- _Exercise_: Write out exactly the lines between the line containing "make_joints()" and the line containing "cad_parts[node].hide_render = cad_parts[node].hide_viewport", including both of those lines, and nothing more.

- _Supplied information_:
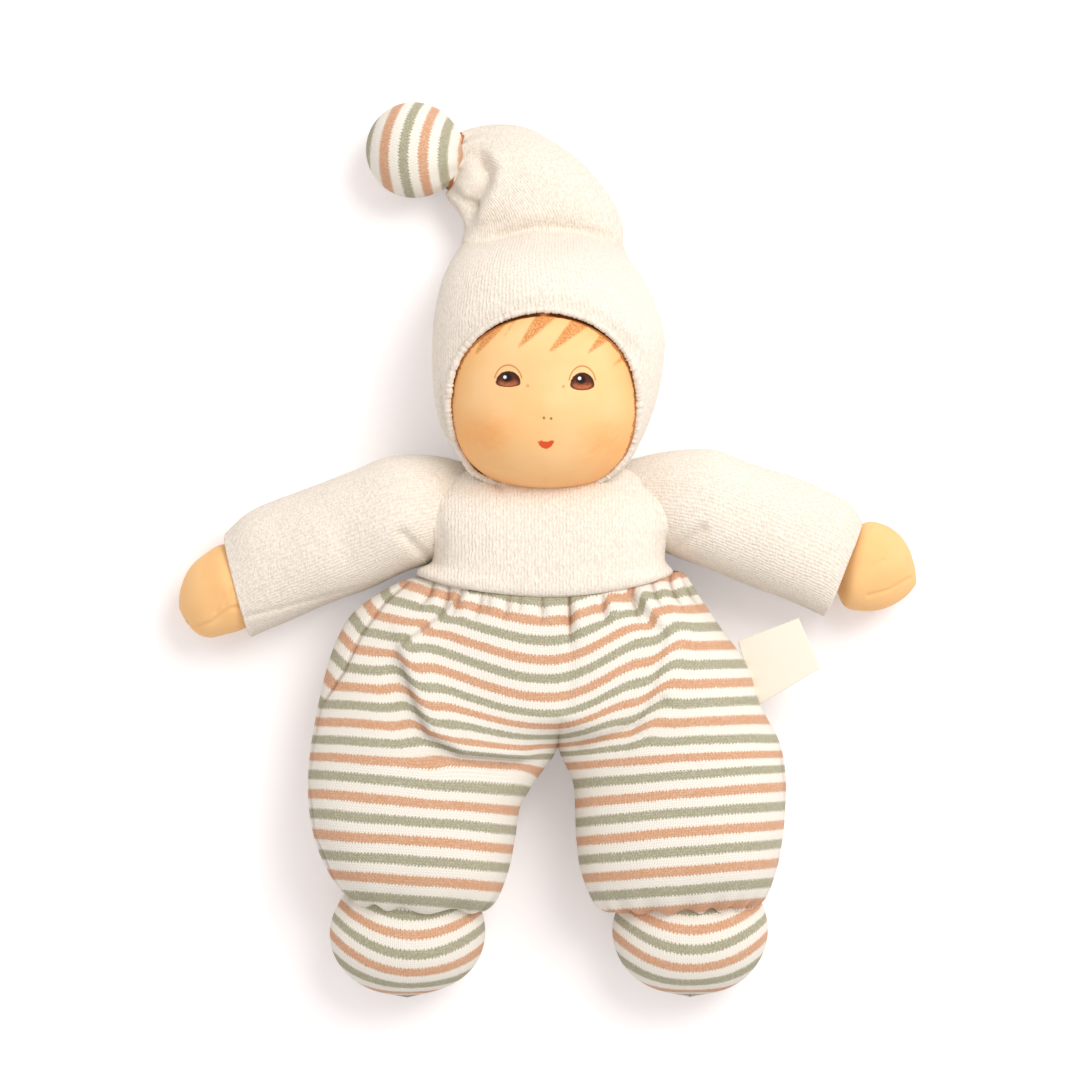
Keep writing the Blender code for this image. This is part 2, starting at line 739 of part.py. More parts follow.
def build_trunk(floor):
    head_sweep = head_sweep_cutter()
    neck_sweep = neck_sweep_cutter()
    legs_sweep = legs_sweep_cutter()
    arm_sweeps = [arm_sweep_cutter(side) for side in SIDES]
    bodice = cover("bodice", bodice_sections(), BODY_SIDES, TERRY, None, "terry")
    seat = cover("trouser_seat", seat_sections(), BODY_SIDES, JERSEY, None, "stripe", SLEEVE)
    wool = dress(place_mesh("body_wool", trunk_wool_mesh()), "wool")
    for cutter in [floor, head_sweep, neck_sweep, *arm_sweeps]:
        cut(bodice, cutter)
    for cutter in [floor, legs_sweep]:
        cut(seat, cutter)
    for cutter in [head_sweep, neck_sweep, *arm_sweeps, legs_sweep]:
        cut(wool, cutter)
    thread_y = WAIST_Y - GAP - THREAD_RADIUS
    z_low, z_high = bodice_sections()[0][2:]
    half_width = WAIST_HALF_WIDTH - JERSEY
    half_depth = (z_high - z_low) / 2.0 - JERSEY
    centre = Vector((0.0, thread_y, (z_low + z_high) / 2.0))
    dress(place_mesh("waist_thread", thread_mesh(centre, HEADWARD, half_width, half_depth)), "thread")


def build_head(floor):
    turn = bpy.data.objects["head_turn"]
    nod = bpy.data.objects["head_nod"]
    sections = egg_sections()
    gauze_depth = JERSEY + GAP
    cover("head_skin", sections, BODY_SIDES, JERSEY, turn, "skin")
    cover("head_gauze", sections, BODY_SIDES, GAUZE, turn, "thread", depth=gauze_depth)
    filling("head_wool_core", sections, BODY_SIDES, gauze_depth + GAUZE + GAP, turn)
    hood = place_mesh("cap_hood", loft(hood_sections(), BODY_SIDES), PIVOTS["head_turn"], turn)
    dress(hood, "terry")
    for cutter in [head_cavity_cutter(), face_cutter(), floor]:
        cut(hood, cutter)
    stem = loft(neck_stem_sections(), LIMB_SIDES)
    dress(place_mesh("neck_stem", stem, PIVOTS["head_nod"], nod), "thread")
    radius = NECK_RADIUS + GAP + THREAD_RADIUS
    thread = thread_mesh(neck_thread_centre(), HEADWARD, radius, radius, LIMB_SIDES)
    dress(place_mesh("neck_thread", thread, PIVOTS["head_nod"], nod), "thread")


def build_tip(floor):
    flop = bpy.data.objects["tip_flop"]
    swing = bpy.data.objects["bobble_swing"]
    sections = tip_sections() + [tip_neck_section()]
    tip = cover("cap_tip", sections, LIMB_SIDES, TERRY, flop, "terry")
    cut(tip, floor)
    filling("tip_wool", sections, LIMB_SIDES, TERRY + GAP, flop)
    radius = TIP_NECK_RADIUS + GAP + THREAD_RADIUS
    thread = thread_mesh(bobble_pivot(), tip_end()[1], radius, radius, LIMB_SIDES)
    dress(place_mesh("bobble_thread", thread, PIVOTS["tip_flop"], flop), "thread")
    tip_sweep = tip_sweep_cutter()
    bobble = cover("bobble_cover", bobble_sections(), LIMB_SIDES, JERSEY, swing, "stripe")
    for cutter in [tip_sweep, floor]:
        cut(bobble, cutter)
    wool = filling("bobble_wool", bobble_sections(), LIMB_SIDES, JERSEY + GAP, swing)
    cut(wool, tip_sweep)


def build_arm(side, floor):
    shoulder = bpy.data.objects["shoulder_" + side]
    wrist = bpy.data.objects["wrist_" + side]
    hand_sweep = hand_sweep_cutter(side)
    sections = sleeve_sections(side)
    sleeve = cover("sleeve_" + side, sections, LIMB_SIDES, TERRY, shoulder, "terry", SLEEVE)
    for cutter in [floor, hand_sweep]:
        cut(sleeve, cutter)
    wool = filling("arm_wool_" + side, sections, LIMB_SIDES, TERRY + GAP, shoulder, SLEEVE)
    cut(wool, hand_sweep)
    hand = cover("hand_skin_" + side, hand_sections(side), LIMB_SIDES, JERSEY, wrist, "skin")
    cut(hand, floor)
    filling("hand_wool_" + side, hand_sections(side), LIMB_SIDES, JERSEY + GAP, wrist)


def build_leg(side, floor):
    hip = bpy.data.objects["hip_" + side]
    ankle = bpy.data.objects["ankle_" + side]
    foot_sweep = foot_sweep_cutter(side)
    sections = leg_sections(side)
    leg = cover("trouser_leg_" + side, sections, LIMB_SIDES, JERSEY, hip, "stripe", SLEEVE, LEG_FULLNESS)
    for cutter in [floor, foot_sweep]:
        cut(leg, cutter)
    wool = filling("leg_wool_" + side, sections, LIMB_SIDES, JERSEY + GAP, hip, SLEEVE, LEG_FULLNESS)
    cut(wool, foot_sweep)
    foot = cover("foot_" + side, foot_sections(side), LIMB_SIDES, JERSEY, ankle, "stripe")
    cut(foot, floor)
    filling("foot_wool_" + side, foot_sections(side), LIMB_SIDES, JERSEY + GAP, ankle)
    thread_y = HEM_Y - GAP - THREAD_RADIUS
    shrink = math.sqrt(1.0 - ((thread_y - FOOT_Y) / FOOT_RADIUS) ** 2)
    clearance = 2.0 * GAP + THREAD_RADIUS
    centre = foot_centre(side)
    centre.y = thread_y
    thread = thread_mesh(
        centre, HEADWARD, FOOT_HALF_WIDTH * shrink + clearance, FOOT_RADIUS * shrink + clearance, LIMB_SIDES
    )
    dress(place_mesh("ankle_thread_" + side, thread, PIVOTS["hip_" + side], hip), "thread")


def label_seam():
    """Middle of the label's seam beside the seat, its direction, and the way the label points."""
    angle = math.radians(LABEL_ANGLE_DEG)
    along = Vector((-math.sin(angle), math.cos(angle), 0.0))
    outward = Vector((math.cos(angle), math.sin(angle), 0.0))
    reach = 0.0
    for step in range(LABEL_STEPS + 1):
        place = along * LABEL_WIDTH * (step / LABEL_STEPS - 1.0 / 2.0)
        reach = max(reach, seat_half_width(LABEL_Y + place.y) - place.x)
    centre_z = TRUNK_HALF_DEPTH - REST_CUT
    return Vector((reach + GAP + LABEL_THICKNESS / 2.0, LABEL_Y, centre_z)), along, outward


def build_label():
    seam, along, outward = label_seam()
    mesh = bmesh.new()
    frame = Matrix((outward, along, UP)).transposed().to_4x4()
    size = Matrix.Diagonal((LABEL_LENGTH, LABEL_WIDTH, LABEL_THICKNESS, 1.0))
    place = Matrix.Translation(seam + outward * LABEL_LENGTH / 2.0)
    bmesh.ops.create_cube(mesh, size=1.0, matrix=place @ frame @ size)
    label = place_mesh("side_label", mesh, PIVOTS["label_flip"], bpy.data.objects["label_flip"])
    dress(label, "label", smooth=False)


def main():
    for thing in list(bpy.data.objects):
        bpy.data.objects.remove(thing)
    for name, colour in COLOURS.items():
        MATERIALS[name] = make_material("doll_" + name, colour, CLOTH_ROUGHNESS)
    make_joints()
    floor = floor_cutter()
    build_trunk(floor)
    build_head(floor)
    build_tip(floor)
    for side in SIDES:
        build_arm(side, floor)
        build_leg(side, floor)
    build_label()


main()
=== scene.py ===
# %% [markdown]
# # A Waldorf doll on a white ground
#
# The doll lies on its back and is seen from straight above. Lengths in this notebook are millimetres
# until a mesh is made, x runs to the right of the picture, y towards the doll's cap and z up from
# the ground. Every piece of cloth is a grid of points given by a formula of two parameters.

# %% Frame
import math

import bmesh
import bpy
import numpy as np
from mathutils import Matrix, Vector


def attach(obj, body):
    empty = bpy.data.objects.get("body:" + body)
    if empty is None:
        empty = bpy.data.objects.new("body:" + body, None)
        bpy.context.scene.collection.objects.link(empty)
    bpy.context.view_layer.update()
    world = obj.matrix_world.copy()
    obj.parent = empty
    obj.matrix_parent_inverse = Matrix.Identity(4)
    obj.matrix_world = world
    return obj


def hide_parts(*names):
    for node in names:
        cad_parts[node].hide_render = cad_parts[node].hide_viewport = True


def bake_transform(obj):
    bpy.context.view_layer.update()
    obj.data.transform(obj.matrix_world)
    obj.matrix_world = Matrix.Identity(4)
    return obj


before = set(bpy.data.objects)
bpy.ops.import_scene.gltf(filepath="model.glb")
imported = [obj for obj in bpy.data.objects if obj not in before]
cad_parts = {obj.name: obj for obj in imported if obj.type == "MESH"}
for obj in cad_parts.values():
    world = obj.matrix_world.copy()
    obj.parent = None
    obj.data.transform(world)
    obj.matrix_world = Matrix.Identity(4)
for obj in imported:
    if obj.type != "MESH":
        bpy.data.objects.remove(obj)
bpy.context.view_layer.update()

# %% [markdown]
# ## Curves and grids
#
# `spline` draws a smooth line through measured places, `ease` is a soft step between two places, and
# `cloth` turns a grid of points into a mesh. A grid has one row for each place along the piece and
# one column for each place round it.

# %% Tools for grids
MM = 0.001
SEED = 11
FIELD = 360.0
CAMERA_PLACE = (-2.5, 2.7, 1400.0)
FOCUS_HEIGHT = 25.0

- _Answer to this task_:
    make_joints()
    floor = floor_cutter()
    build_trunk(floor)
    build_head(floor)
    build_tip(floor)
    for side in SIDES:
        build_arm(side, floor)
        build_leg(side, floor)
    build_label()


main()
=== scene.py ===
# %% [markdown]
# # A Waldorf doll on a white ground
#
# The doll lies on its back and is seen from straight above. Lengths in this notebook are millimetres
# until a mesh is made, x runs to the right of the picture, y towards the doll's cap and z up from
# the ground. Every piece of cloth is a grid of points given by a formula of two parameters.

# %% Frame
import math

import bmesh
import bpy
import numpy as np
from mathutils import Matrix, Vector


def attach(obj, body):
    empty = bpy.data.objects.get("body:" + body)
    if empty is None:
        empty = bpy.data.objects.new("body:" + body, None)
        bpy.context.scene.collection.objects.link(empty)
    bpy.context.view_layer.update()
    world = obj.matrix_world.copy()
    obj.parent = empty
    obj.matrix_parent_inverse = Matrix.Identity(4)
    obj.matrix_world = world
    return obj


def hide_parts(*names):
    for node in names:
        cad_parts[node].hide_render = cad_parts[node].hide_viewport = True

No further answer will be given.